Many Canadian-born citizens find themselves attached to other cultures. Like Kazimi, they’re concerned about the world but also about Canada’s shifting ideals and identity. Three recent films—and there are more—examine bifurcated identities. Ann Marie Fleming’s The Magical Life of Long Tack Sam (2003) is a partially animated documentary on her famous great grandfather, a Chinese born magician, whose feats descended into obscurity. In Corey Lee’s Legend of a Warrior (2012), the biracial director bonds with his father through their interest in Chinese martial arts. Hubert Davis’s Oscar-nominated short Hardwood (2004) is a personal doc about growing up as a child of biracial parents, one of whom is an American basketball player.

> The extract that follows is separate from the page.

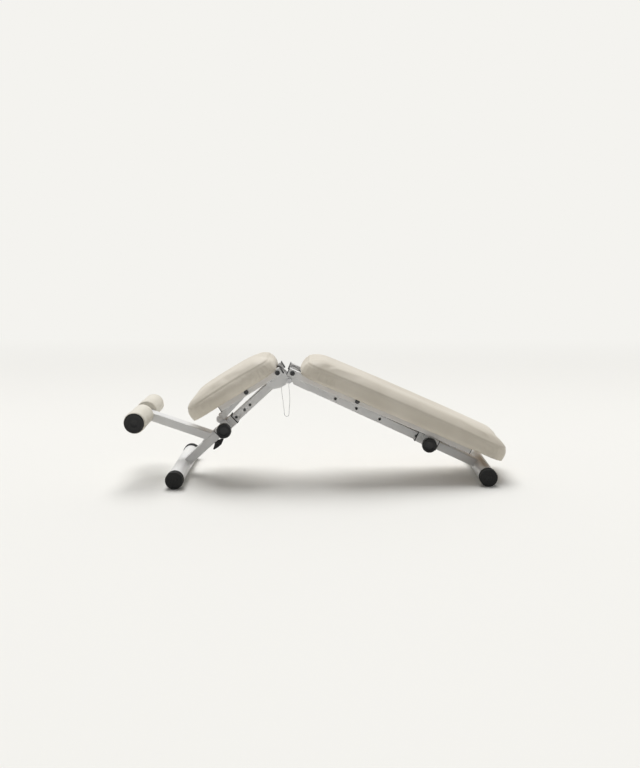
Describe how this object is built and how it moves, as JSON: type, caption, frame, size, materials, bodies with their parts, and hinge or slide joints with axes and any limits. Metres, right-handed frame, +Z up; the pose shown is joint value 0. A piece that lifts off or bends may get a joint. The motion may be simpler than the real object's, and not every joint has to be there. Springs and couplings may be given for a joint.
{
  "type": "adjustable weight bench",
  "caption": "Folding incline and decline weight bench with a tilting seat and backrest on index-pin struts, foam leg rollers and tubular feet.",
  "frame": {"origin": "on the floor, midway between the leg-roller end and the head end, in the plane of symmetry", "axes": "+X towards the head end, +Y to the side away from the pull-pin knobs, +Z up"},
  "size_m": [1.3397, 0.43, 0.43],
  "materials": {
    "white_frame": "satin powder coat",
    "black_rubber": "matte",
    "black_plastic": "matte",
    "knob_plastic": "moulded, satin",
    "pivot_nylon": "natural nylon",
    "black_steel": "black oxide",
    "zinc_steel": "bright zinc",
    "steel_wire": "twisted wire",
    "pad_leather": "leatherette over foam",
    "pad_board": "plywood",
    "roller_vinyl": "vinyl skinned foam",
    "roller_core": "plastic tube"
  },
  "bodies": {
    "rear_frame": {"rear_leg_tube": "white_frame", "rear_foot_tube": "white_frame", "rear_foot_caps": "black_rubber", "rear_hinge_plates": "white_frame", "fold_bolt": "zinc_steel", "fold_nut_and_spacers": "zinc_steel", "back_pivot_bolts": "black_steel", "lanyard_wire": "steel_wire", "lanyard_terminal": "zinc_steel"},
    "lock_pin": {"lock_pin": "zinc_steel", "lock_pin_ring": "zinc_steel"},
    "front_frame": {"front_leg_tube": "white_frame", "front_foot_tube": "white_frame", "front_foot_caps": "black_rubber", "front_hinge_plates": "white_frame", "seat_pivot_bolts": "black_steel", "roller_arm_tube": "white_frame", "roller_arm_plug": "black_plastic", "roller_arm_saddle": "white_frame", "roller_axle": "zinc_steel"},
    "hand_screw": {"hand_screw_stud": "zinc_steel", "hand_screw_wing": "black_plastic"},
    "roller_near": {"roller_foam_near": "roller_vinyl", "roller_core_near": "roller_core", "roller_cap_near": "black_plastic"},
    "roller_far": {"roller_foam_far": "roller_vinyl", "roller_core_far": "roller_core", "roller_cap_far": "black_plastic"},
    "backrest": {"back_rails": "white_frame", "back_rail_caps": "black_plastic", "back_pivot_bushes": "pivot_nylon", "back_cross_bars": "white_frame", "back_strut_axle": "black_steel", "back_pad_board": "pad_board", "back_pad_cushion": "pad_leather", "back_pad_screws": "zinc_steel"},
    "back_strut": {"back_strut_links": "white_frame", "back_strut_sleeves": "zinc_steel"},
    "back_slider": {"back_slider_sleeve": "white_frame", "back_slider_bushes": "black_plastic", "back_slider_bracket": "white_frame", "back_pin_spring": "zinc_steel"},
    "back_pull_pin": {"back_pin_plunger": "zinc_steel", "back_pin_knob": "knob_plastic"},
    "seat": {"seat_rails": "white_frame", "seat_rail_caps": "black_plastic", "seat_pivot_bushes": "pivot_nylon", "seat_cross_bars": "white_frame", "seat_strut_axle": "black_steel", "seat_pad_board": "pad_board", "seat_pad_cushion": "pad_leather", "seat_pad_screws": "zinc_steel"},
    "seat_strut": {"seat_strut_links": "white_frame", "seat_strut_sleeves": "zinc_steel"},
    "seat_slider": {"seat_slider_sleeve": "white_frame", "seat_slider_bushes": "black_plastic", "seat_slider_bracket": "white_frame", "seat_pin_spring": "zinc_steel"},
    "seat_pull_pin": {"seat_pin_plunger": "zinc_steel", "seat_pin_knob": "knob_plastic"}
  },
  "joints": [
    {"name": "fold", "type": "hinge", "parent": "rear_frame", "child": "front_frame", "pos_m": [-0.109, 0, 0.3493], "axis": [0, -1, 0], "range_deg": [0, 100]},
    {"name": "back_tilt", "type": "hinge", "parent": "rear_frame", "child": "backrest", "pos_m": [-0.0968, 0, 0.3829], "axis": [0, -1, 0], "range_deg": [0, 86.6]},
    {"name": "back_strut_turn", "type": "hinge", "parent": "backrest", "child": "back_strut", "pos_m": [0.13175, 0, 0.28281], "axis": [0, 1, 0], "range_deg": [0, 142.26]},
    {"name": "back_slide", "type": "slide", "parent": "rear_frame", "child": "back_slider", "axis": [-0.9063, 0, 0.4226], "range_m": [0, 0.36626]},
    {"name": "back_pull", "type": "slide", "parent": "back_slider", "child": "back_pull_pin", "axis": [0, -1, 0], "range_m": [0, 0.009], "stiffness_N_per_m": 1500, "springref_m": -0.004, "deforming": ["back_pin_spring"]},
    {"name": "seat_tilt", "type": "hinge", "parent": "front_frame", "child": "seat", "pos_m": [-0.1495, 0, 0.3847], "axis": [0, 1, 0], "range_deg": [0, 55.4]},
    {"name": "seat_strut_turn", "type": "hinge", "parent": "seat", "child": "seat_strut", "pos_m": [-0.25987, 0, 0.316], "axis": [0, -1, 0], "range_deg": [0, 96.77]},
    {"name": "seat_slide", "type": "slide", "parent": "front_frame", "child": "seat_slider", "axis": [0.7343, 0, 0.6788], "range_m": [0, 0.11929]},
    {"name": "seat_pull", "type": "slide", "parent": "seat_slider", "child": "seat_pull_pin", "axis": [0, -1, 0], "range_m": [0, 0.009], "stiffness_N_per_m": 1500, "springref_m": -0.004, "deforming": ["seat_pin_spring"]},
    {"name": "lock_pin_slide", "type": "slide", "parent": "rear_frame", "child": "lock_pin", "axis": [0, 1, 0], "range_m": [0, 0.078], "deforming": ["lanyard_wire"]},
    {"name": "hand_screw_turn", "type": "hinge", "parent": "front_frame", "child": "hand_screw", "pos_m": [-0.37654, 0, 0.11764], "axis": [-0.6788, 0, 0.7343], "continuous": true},
    {"name": "roller_near_spin", "type": "hinge", "parent": "front_frame", "child": "roller_near", "pos_m": [-0.636, -0.105, 0.2255], "axis": [0, 1, 0], "continuous": true},
    {"name": "roller_far_spin", "type": "hinge", "parent": "front_frame", "child": "roller_far", "pos_m": [-0.636, 0.105, 0.2255], "axis": [0, 1, 0], "continuous": true}
  ],
  "couplings": [
    {"joint": "back_strut_turn", "follows": "back_tilt", "ratio": 1.6427},
    {"joint": "back_slide", "follows": "back_tilt", "m_per_rad": 0.24232},
    {"joint": "seat_strut_turn", "follows": "seat_tilt", "ratio": 1.7465},
    {"joint": "seat_slide", "follows": "seat_tilt", "m_per_rad": 0.12336}
  ]
}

Given that Canada is increasingly seen as carrying the torch for liberty and international co-operation, and that our documentary filmmakers represent typical Canadian perspectives on the world, there’s an obvious conclusion: Canadian documentaries need to be more widely seen abroad.
Back in 1995, the Liberal government identified culture as the “third pillar” of diplomacy to attract immigrants, encourage investment and tourism and build security. Follow-through, though, was half-hearted. The potential of this kind of foreign affairs was emphasised in the 2009 book Branding Canada: Projecting Soft Power Through Public Diplomacy by former Department of Foreign Affairs strategist Eric Potter.
Potter makes a strong case that Canada “is one of the few countries that can both defend the inherent benefits of cultural diversity to a global community and also be a significant exporter of culture.”
Prime Minister Trudeau, are you listening? To paraphrase Bono and President Barack Obama, the world needs more Canadian documentaries, a genre that maintained high quality standards for almost 80 years. It’s difficult to imagine a more effective demonstration of cultural goodwill than showing how Canadians can frame reality with compassion and integrity.